Progress is slow. But I am fishless cycling now for about a week. Tank looks nice but next step is to build a canopy for it and some detailing here and there. One big problem I have faced, My tall stand means all my power cords are too short. I will add some power strips to the back or underside.

The LED project has been most satisfying. For a budget alternative I have about $40 invested. In total 4x RGB and 14x cool white, all rated 10W. They are powered with 10v and comes in at 80 watt. This produces plenty of light, and I have room to spare by turning them up to 12V. Some of the caveats: The Red LED in the RGB group are low threshold so I put a little resistance to balance the circuit out. Yeah this is a waste, but I need very little red for color balance so it works out in the end. The other thing is being cheap leds its rather hilarious at the inconsistency in turn on threshold. I expected this so its not really a disappointment. If I ever do another set I would spend slightly more for the LEDs. oh, and I love the ripply effect they create!


----------



## HiReZ (Jul 19, 2011)

This tank has been setup since June. after 2 months there is good growth.

I have 9 tanganyika Neolamprologus pulcher. I believe thats what they are. they are lacking in yellow from what I have seen in profiles. You might also see two other unmentionables in there too 

before and after.... sorry about the horrible cell phone pics.


----------



## joselepiu (Jul 22, 2017)

what did you put under the rocks?...


----------



## HiReZ (Jul 19, 2011)

egg crate. its colored grey so that it is hardly seen if it ever gets unburied. which doesn't really happen with the overhang and crevices.


----------



## joselepiu (Jul 22, 2017)

nice...
the for the reply...


----------



## HiReZ (Jul 19, 2011)

yet another update

Half a year later; plants are taking over! Considering how to Trim, thin, or spread out the growth. Its two varieties of Cryptocoryne. I upgraded the LED Power and boosted the blues a bit. I keep everything on about 80% with a 5on 3off 5on cycle. There is a little algae growth but its under control. I wonder if increasing the lighting would benefit or just leave it?


----------



## joselepiu (Jul 22, 2017)

HiReZ said:


> There is a little algae growth but its under control. I wonder if increasing the lighting would benefit or just leave it?

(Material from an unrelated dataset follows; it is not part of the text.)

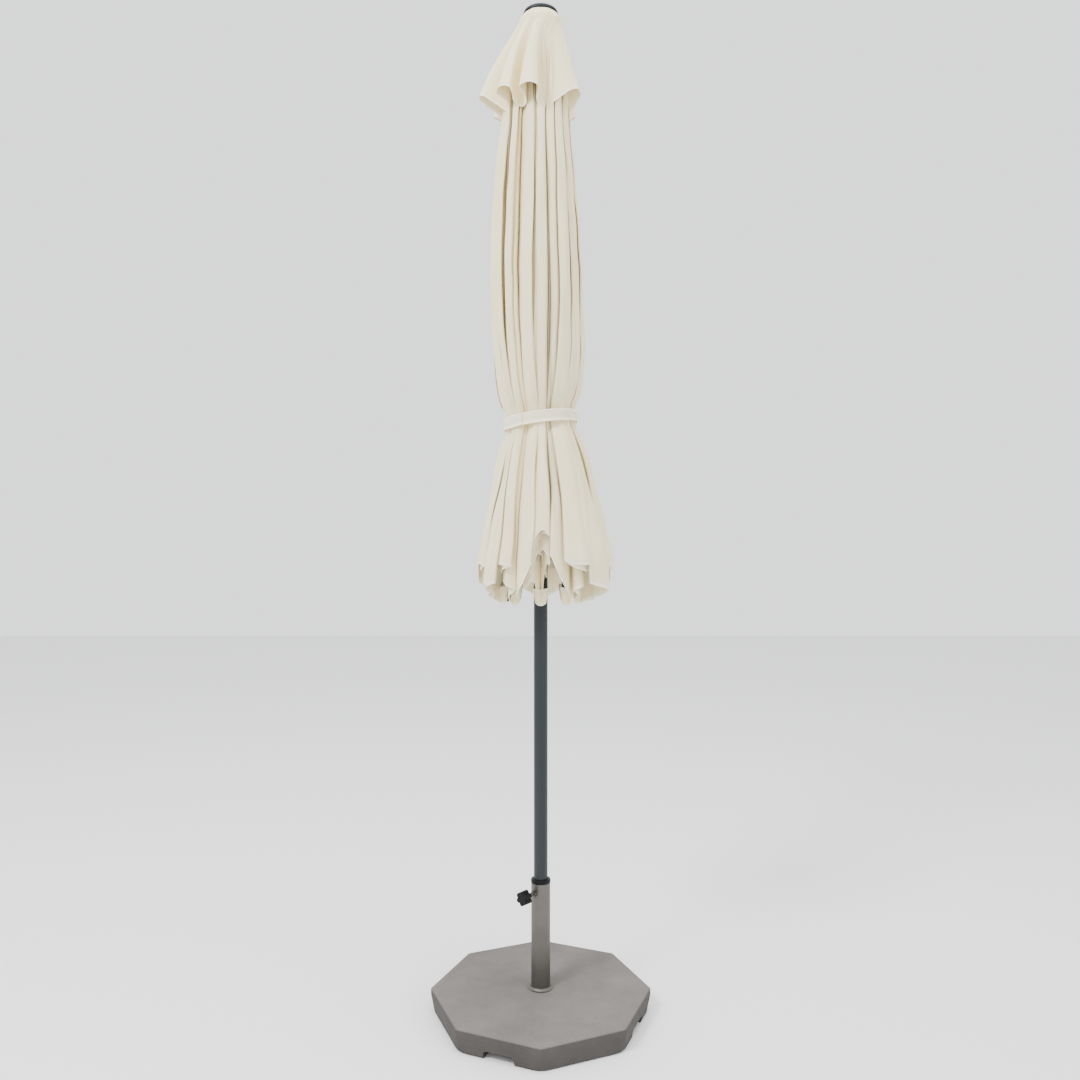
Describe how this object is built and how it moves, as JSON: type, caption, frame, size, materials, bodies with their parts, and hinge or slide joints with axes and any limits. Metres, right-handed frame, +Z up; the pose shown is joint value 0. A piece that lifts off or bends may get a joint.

if is not broken, why mess with it?... :wink: :wink: :wink:


----------



## TheFishGuy1 (Oct 4, 2018)

Beautiful, do you have any updated photos? Would love to see them too!


----------



## HiReZ (Jul 19, 2011)

I have been to busy (lazy) to update or change much lately. It is getting out of hand. 
But I am ready to change the setup. 
thinking about:
Halving the plant mass
adding a diy BG
adding another species of chichlid; more blue or yellow


----------



## HiReZ (Jul 19, 2011)

image not showing. try this one
http://oi63.tinypic.com/6592t3.jpg


----------